Starting materials for plagioclase-melt experiments consist of synthetic Diopside40-Albite28-Anorthite32 (DAA) glass (~53% SiO2), a Gorda Ridge basalt (~50% SiO2), and basaltic andesite from Arenal Volcano (Costa Rica; ~56% SiO2). We ran the DAA samples in Pt capsules and the natural powders in Mo foil inside evacuated silica tubes. DAA experiments yield ~5-15% modal plagioclase (An87) as 50-100-mm width crystals coexisting with basaltic melt at 1264°C. Analytical traverses of these crystals show no major element zoning, and ion microprobe results indicate trace element homogeneity. The low measured partition coefficients for HFSEs (0.004-0.00005) indicate our results are robust. Partition coefficients for REE increase in compatibility from HREE (0.006 to 0.003) to LREE (~0.04 to 0.017). LILE partition coefficients range from ~1.2 for Sr to lower values for Cs, Rb, K and Ba (0.2-0.005). Finally, DLi and DBe range from 0.4 to 0.02 and DU and DTh vary between 0.0002 and 0.0005.
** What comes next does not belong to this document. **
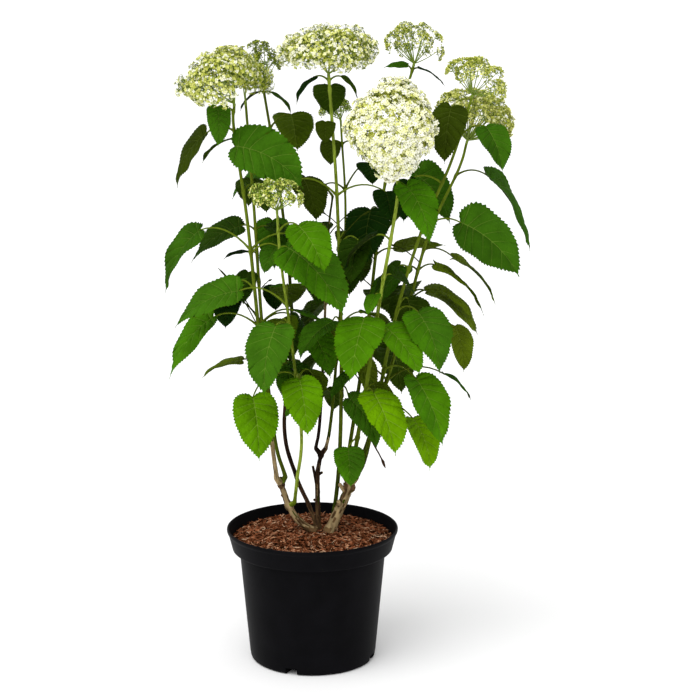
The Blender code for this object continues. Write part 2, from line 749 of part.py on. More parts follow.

We ran 1-atm experiments in the CMAS+Ti system in Pt capsules which yielded ~24% modal melilite (0.5-1.2 mm). Melilite is euhedral and relatively homogeneous (Åk35-39) with DTi changing from 0.005 to 0.09 over this composition. Piston cylinder experiments at 1 GPa on two synthetic Fe bearing compositions produced euhedral clinopyroxene coexisting with melts containing 62 and 70 wt% SiO2. The glasses and clinopyroxenes are similar in composition to those commonly found as high silica melts within mantle xenoliths. Surprisingly, despite small amounts of tetrahedral Al within the clinopyroxene, DTi is relatively high (0.8). Ion probe results of trace element partitioning on both of these latter sets of experiments will be presented.